LA PRIMERA POESÍA DE ANTONIO CABRERA
Tras las tentativas exploratorias
de Autorretrato y Ante el invierno, Antonio
Cabrera (Medina Sidonia, Cádiz, 1958) consolida trayecto con el poemario En la estación perpetua, reconocido con
el Premio Internacional de Poesía Fundación Loewe y, unos meses después, con el
Premio Nacional de la Crítica). Aquella salida escribe sus composiciones desde
un registro meditativo y revela afinidades con Francisco Brines, César Simón y
Eloy Sánchez Rosillo. El hilo conductor de los poemas hace de la indagación en
la existencia veta temática esencial. Es signo que da coherencia a su escritura
y apenas sufre alteraciones en las líneas estéticas posteriores, como se
constata en las entregas Con el aire y
en Piedras al agua.
Editado en el 2000, En la estación perpetua tenía como
umbral una solemne aseveración de Miguel de Unamuno: “El gran misterio es la
conciencia y el mundo en ella”. Así lo
vislumbra el lector. La madrugadora epifanía de la claridad nos cede el
esplendor de lo diario, esa acumulación de formas y contornos que precisan y
delimitan las presencias observadas por los sentidos. No tardan en guardarse
tras el cristal del pensamiento, mudo testigo de esa intacta luz de lo creado. La
fragmentada percepción alumbra en la conciencia escuetas certezas de un tiempo
impávido, que cifra en ocasiones el sentido final de sus mensajes.

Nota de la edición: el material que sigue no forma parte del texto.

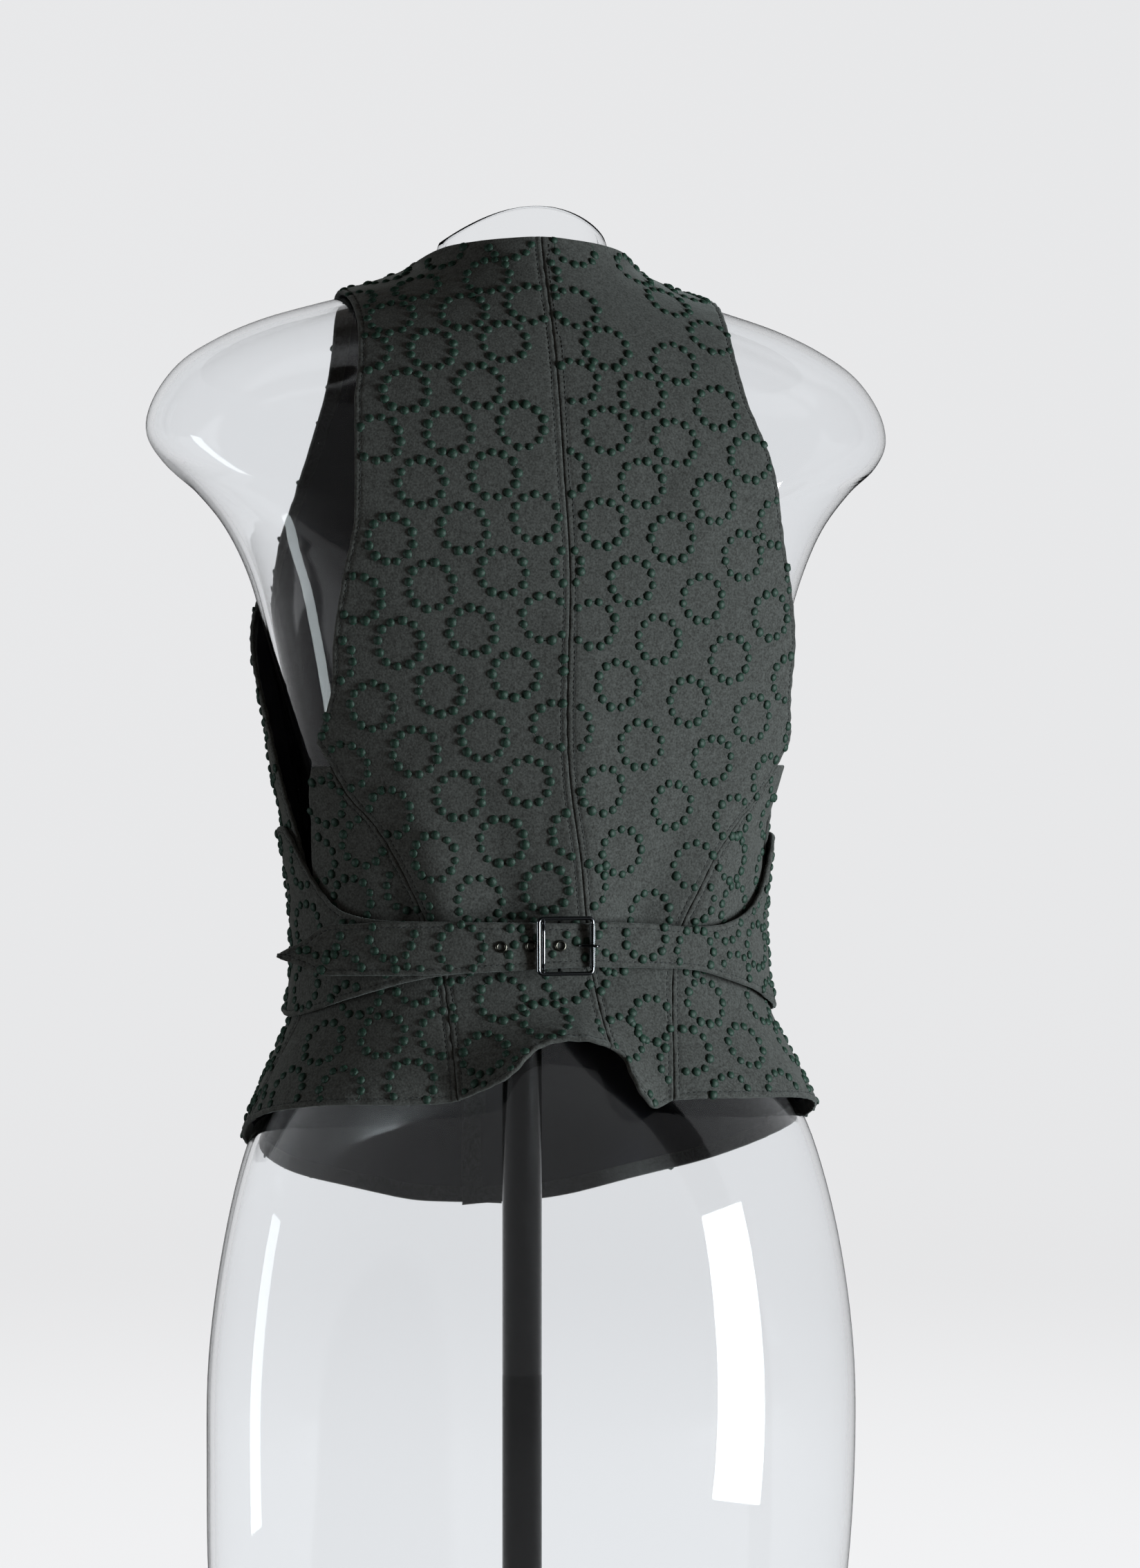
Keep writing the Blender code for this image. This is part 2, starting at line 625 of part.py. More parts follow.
def turned(name, profile, place, way, sides, material, collection):
    """A ring turned round an axis at a place, from a closed profile of radius and height."""
    mesh = bmesh.new()
    axis = Vector(way).normalized()
    turn = Vector((0, 0, 1)).rotation_difference(axis).to_matrix().to_4x4()
    turn.translation = Vector(place)
    rings = []
    for k in range(sides):
        angle = 2 * math.pi * k / sides
        rings.append([mesh.verts.new(turn @ Vector((r * math.cos(angle), r * math.sin(angle), h)))
                      for r, h in profile])
    for k in range(sides):
        here, after = rings[k], rings[(k + 1) % sides]
        for i in range(len(profile)):
            j = (i + 1) % len(profile)
            mesh.faces.new((here[i], here[j], after[j], after[i]))
    bmesh.ops.recalc_face_normals(mesh, faces=mesh.faces)
    return mesh_object(name, mesh, material, collection)


def cut_holes(strap, holes, cutters):
    """Round holes through a strap, each from its place, the way out and its radius."""
    for number, (place, way, radius) in enumerate(holes, 1):
        cutter = cylinder(f"hole_cutter_{number}", radius, place - way * 0.006, place + way * 0.006,
                          strap.data.materials[0], cutters, sides=14)
        cutter.hide_render = True
        cutter.display_type = "WIRE"
        hole = strap.modifiers.new(f"hole_{number}", "BOOLEAN")
        hole.operation = "DIFFERENCE"
        hole.object = cutter


def build_buckle(body, metal, collection):
    """The frame, its bars and its coil; gives back the places over its plane and the way out."""
    outside = BUCKLE_OUT - STRAP_OUT
    left, _ = belt_place(BELT_RIGHT, body, BUCKLE_LEFT_X, outside)
    right, _ = belt_place(BELT_RIGHT, body, BUCKLE_RIGHT_X, outside)
    across = left - right
    across.z = 0
    length = across.length
    across.normalize()
    way = Vector((-across.y, across.x, 0))
    up = Vector((0, 0, 1))
    origin = Vector((right.x, right.y, BUCKLE_Z))

    def spot(x_share, height, out=0.0):
        return origin + across * (length * x_share) + up * height + way * out

    corner = 0.0022
    frame = []
    for x_side, z_side in ((1, 1), (0, 1), (0, -1), (1, -1)):
        for step in range(4):
            turn = math.pi / 2 * (step / 3)
            first = {(1, 1): 0, (0, 1): 90, (0, -1): 180, (1, -1): 270}[(x_side, z_side)]
            angle = math.radians(first) + turn
            centre_x = length - corner if x_side else corner
            point = (origin + across * (centre_x + corner * math.cos(angle))
                     + up * (z_side * (BUCKLE_HALF_HEIGHT - corner) + corner * math.sin(angle)))
            frame.append(point)
    wire("buckle_frame", frame, WIRE_RADIUS, True, metal, collection)
    keeper_share = (KEEPER_X - BUCKLE_RIGHT_X) / (BUCKLE_LEFT_X - BUCKLE_RIGHT_X)
    keeper_end = BUCKLE_HALF_HEIGHT - WIRE_RADIUS - SEAM_GAP
    wire("buckle_keeper_bar", [spot(keeper_share, -keeper_end), spot(keeper_share, keeper_end)],
         WIRE_RADIUS * 0.9, False, metal, collection)
    pivot_share = (PIVOT_X - BUCKLE_RIGHT_X) / (BUCKLE_LEFT_X - BUCKLE_RIGHT_X)
    low = PIVOT_OUT - BUCKLE_OUT
    high = -WIRE_RADIUS - PIVOT_RADIUS - SEAM_GAP
    bend = BUCKLE_HALF_HEIGHT - 0.0005
    wire("buckle_pivot_bar", [spot(pivot_share, -bend, high), spot(pivot_share, -bend + 0.0004, low),
                              spot(pivot_share, bend - 0.0004, low), spot(pivot_share, bend, high)],
         PIVOT_RADIUS, False, metal, collection)
    grooves = []
    for k in range(COIL_TURNS * 2 + 1):
        height = COIL_HALF_LENGTH * (1 - k / COIL_TURNS)
        grooves.append((COIL_RADIUS if k % 2 else COIL_RADIUS - 0.0004, height))
    profile = grooves + [(COIL_BORE, -COIL_HALF_LENGTH), (COIL_BORE, COIL_HALF_LENGTH)]
    turned("buckle_coil", profile, origin, up, 14, metal, collection)
    return spot, way


def build_eyelets(body, brass, collection, cutters, strap):
    prong_place, prong_way = belt_place(BELT_RIGHT, body, PRONG_HOLE_X)
    holes = [(prong_place, prong_way, PRONG_HOLE)]
    for k in range(EYELET_COUNT):
        x = FIRST_EYELET_X + k * EYELET_PITCH
        place, way = belt_place(BELT_RIGHT, body, x)
        holes.append((place, way, STRAP_HOLE))
        top = CLOTH + SEAM_GAP
        profile = ((EYELET_FLANGE, top + 0.0002), (EYELET_FLANGE - 0.0003, top + 0.0007),
                   (EYELET_BORE + 0.0003, top + 0.0007), (EYELET_BORE, top + 0.0004), (EYELET_BORE, 0.0004),
                   (EYELET_BARREL, 0.0004), (EYELET_BARREL, top))
        turned(f"eyelet_{k + 1}", profile + ((EYELET_FLANGE, top),), place, way, 12, brass, collection)
    cut_holes(strap, holes, cutters)
    return prong_place + prong_way * (CLOTH / 2)


def build_prong(spot, hole, way, metal, collection):
    share = (PIVOT_X - 0.0022 - BUCKLE_RIGHT_X) / (BUCKLE_LEFT_X - BUCKLE_RIGHT_X)
    start = spot(share, 0, PIVOT_OUT - BUCKLE_OUT)
    over = spot(0, 0, COIL_RADIUS + PRONG_RADIUS + SEAM_GAP)
    tip = spot(-0.10, 0, COIL_RADIUS + PRONG_RADIUS + SEAM_GAP - 0.0006)
    under = hole - way * 0.0024
    above = hole + way * 0.0030
    points = smooth_table((start, under, above, over, tip), 13)
    wire("buckle_prong", [Vector(p) for p in points], PRONG_RADIUS, False, metal, collection)


def build_buttons(front, horn, collection):
    """Buttons on the front that lies on top, each just clear of the highest cloth under it."""
    cloth = BVHTree.FromObject(front, bpy.context.evaluated_depsgraph_get())
    for k in range(BUTTON_COUNT):
        start = Vector((0.0, -0.25, BUTTON_TOP_Z - k * BUTTON_PITCH))
        centre, way, _, _ = cloth.ray_cast(start, Vector((0, 1, 0)))
        turn = Vector((0, 0, 1)).rotation_difference(way).to_matrix()
        base = 0.0
        for step in range(12):
            angle = math.pi * step / 6
            rim = turn @ Vector((BUTTON_RADIUS * math.cos(angle), BUTTON_RADIUS * math.sin(angle), 0.02))
            under, _, _, _ = cloth.ray_cast(centre + rim, -way)
            if under is not None:
                base = max(base, (under - centre).dot(way))
        turn = turn.to_4x4()
        turn.translation = centre + way * (base + SEAM_GAP + BUTTON_HEIGHT / 2)
        mesh = bmesh.new()
        bmesh.ops.create_cone(mesh, cap_ends=True, segments=20, radius1=BUTTON_RADIUS * 0.94,
                              radius2=BUTTON_RADIUS, depth=BUTTON_HEIGHT, matrix=turn)
        mesh_object(f"button_{k + 1}", mesh, horn, collection)


def build_form(clear, collection):
    """The form's shell, a back and a front half that meet at its sides."""
    table = smooth_table(RINGS, FORM_RINGS)
    outer = np.array([ring_points(row, FORM_SIDES) for row in table])
    around = np.roll(outer, -1, axis=1) - np.roll(outer, 1, axis=1)
    ways = np.cross(around, np.gradient(outer, axis=0))
    ways /= np.linalg.norm(ways, axis=2, keepdims=True)
    inner = outer - ways * FORM_WALL
    half = FORM_SIDES // 2
    for name, first, side in (("back", 0, 1), ("front", half, -1)):
        columns = [(first + k) % FORM_SIDES for k in range(half + 1)]
        skins = []
        for skin in (inner, outer):
            skin = skin[:, columns].copy()
            skin[:, (0, -1), 1] += side * SEAM_GAP / 2
            skins.append(skin)
        wall_mesh(f"dress_form_{name}", *skins, clear, collection)


def build_stand(dark, collection):
    cylinder("form_pole", POLE_RADIUS, (0, 0, BASE_HEIGHT + SEAM_GAP), (0, 0, POLE_TOP), dark, collection, 20)
    cylinder("form_base", BASE_RADIUS, (0, 0, 0), (0, 0, BASE_HEIGHT), dark, collection, 48)
    bore = POLE_RADIUS + SEAM_GAP
    top = FORM_FLOOR - SEAM_GAP
    low = top - COLLAR_HEIGHT
    profile = ((COLLAR_RADIUS, top), (COLLAR_RADIUS, top - 0.004), (COLLAR_RADIUS - 0.009, top - 0.008),
               (COLLAR_RADIUS - 0.009, low), (bore, low), (bore, top))
    turned("form_collar", profile, (0, 0, 0), (0, 0, 1), 28, dark, collection)


def main():
    for thing in list(bpy.data.objects):
        bpy.data.objects.remove(thing)
    collection = bpy.data.collections.new(GARMENT)
    cutters = bpy.data.collections.new("cutters")
    for group in (collection, cutters):
        bpy.context.scene.collection.children.link(group)
    wool = make_material("charcoal felted wool", (0.040, 0.043, 0.042), 0.92)
    metal = make_material("gunmetal", (0.16, 0.16, 0.17), 0.32, 1.0)
    brass = make_material("dark antique brass", (0.11, 0.10, 0.085), 0.38, 1.0)
    horn = make_material("dark horn button", (0.030, 0.032, 0.032), 0.35)
    clear = make_material("clear plastic", (0.90, 0.92, 0.93), 0.05)
    dark = make_material("black enamel", (0.012, 0.012, 0.013), 0.28)
    body = Body()
    build_back(body, wool, collection)
    upper_front = build_front(body, wool, collection)
    build_belt("belt_left", BELT_LEFT, body, wool, collection)
    strap = build_belt("belt_right", BELT_RIGHT, body, wool, collection)
    spot, way = build_buckle(body, metal, collection)
    hole = build_eyelets(body, brass, collection, cutters, strap)
    build_prong(spot, hole, way, metal, collection)
    build_buttons(upper_front, horn, collection)
    build_form(clear, collection)
    build_stand(dark, collection)


main()
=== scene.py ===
"""Looks of the felted-wool waistcoat on its clear form: finer cloth, knots, stitches, metal and a studio.

Metres, +Z up, in the part's own frame. The wearer faces -Y, so the photo's camera stands on the +Y side.
"""
import json
import math
import random

import bmesh
import bpy
import numpy as np
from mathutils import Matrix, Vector, noise
from mathutils.bvhtree import BVHTree

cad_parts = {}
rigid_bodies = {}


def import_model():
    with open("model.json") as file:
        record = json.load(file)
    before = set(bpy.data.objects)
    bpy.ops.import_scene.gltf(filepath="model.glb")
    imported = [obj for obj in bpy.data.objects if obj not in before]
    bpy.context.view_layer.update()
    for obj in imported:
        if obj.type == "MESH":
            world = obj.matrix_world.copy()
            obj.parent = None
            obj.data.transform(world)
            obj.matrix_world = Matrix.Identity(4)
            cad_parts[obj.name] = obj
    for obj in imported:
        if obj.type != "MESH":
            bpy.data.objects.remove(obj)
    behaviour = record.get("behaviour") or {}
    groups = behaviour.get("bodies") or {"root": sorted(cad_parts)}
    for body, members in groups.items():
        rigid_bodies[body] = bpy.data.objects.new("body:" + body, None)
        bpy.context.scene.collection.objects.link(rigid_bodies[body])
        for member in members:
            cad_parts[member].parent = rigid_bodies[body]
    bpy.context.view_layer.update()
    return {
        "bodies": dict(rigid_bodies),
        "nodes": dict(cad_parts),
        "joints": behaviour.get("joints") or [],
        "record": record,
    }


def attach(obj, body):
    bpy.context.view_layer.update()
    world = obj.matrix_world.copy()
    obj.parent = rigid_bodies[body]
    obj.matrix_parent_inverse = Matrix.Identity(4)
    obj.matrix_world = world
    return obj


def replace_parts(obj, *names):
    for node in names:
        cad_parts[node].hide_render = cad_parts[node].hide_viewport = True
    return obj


# Driving sizes
CLOTH = 0.0026
SEAM_GAP = 0.0003
FORM_WALL = 0.004
BASE_RADIUS = 0.150
BASE_HEIGHT = 0.012
POLE_RADIUS = 0.011
POLE_TOP = 0.700
FORM_FLOOR = 0.150
COLLAR_RADIUS = 0.026
COLLAR_HEIGHT = 0.030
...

El
pensamiento se convierte en estación perpetua, en refugio tenaz de lo
transitorio que, poco a poco, se va disipando en la memoria.

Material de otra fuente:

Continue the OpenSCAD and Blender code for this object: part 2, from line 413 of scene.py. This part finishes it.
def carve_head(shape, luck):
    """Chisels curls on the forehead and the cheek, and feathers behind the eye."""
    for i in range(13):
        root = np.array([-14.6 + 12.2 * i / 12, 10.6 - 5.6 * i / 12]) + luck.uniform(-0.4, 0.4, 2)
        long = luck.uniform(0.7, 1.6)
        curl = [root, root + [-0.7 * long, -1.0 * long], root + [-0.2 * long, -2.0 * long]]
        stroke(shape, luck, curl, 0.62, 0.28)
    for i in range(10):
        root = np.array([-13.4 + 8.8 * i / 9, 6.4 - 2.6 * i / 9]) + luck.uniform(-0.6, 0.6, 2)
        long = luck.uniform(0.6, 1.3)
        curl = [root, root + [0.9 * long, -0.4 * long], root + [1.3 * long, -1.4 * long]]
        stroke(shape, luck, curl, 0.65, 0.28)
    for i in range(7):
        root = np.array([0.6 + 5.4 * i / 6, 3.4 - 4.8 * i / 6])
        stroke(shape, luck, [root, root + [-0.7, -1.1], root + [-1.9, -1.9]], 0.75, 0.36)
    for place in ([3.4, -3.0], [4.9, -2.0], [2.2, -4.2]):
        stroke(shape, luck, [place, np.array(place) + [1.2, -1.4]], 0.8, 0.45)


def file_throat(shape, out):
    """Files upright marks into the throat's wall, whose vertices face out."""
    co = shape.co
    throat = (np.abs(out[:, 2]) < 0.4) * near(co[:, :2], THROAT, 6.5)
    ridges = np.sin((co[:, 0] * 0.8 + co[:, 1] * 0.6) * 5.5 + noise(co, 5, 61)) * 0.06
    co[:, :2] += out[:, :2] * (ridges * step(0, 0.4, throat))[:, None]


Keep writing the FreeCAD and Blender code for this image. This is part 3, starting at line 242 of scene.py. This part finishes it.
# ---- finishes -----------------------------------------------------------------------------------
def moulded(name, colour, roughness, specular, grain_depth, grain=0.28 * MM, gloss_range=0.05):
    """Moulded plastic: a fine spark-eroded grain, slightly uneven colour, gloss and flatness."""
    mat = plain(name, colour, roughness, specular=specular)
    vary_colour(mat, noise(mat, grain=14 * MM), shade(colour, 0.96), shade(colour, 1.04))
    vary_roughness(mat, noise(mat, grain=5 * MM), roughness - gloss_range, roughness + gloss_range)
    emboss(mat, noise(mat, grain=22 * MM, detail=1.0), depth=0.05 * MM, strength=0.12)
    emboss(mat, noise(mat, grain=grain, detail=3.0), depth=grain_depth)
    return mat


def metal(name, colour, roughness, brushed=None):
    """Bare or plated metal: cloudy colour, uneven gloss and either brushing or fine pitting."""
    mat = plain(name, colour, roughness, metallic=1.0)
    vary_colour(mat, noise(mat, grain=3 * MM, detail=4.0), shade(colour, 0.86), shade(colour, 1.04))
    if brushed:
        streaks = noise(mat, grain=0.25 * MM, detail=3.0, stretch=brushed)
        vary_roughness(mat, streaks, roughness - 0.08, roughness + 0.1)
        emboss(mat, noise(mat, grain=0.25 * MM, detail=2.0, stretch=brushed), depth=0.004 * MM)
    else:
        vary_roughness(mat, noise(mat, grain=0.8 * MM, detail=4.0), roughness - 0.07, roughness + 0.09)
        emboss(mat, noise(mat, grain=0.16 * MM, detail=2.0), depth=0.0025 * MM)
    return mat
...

En la colección de haikus Tierra en el cielo, el poeta apoya sus
textos en un monotema: las aves. Se aborda, con mínimos elementos conceptuales,
una escritura de tacto exquisito en la que se encierra el acontecer natural de
un elemento vivo del paisaje. Al margen de notas explicativas, las instantáneas
dibujan con su triple trazo la diversidad alada del azul en vuelo; versos a la
espera de una pluma en el aire, exenta de contaminaciones alegóricas. Los
rasgos reales –reflejo y vuelo- mediante los ojos limpios del haiku cantan esos
serenos indicios de una naturaleza enaltecida. Tierra y cielo, en su humilde apariencia, es un apasionado
soliloquio con la ornitología, una de las pasiones del poeta.
La primera poesía de Antonio
Cabrera es un viaje lento, minucioso, que pone rumbo a un
conocimiento introspectivo y que contempla con sosegado estar los espacios de
una realidad transitoria con la que el ser individual establece una relación
unitaria.Ya he aludido a las constantes vitales que conectan las distintas
entregas de Antonio Cabrera hasta conseguir una palmaria identidad de tono: el
intercambio relacional entre el hombre y su entorno natural, la proyección
reflexiva de lo sensorial, el material filosófico que aporta una luz áurea y
muestra la azarosa senda del discurrir. A las que añado ahora serenidad
expresiva y sentido clásico del poema que dejan una personal versión del misterio del mundo y la emoción intacta del verbo necesario.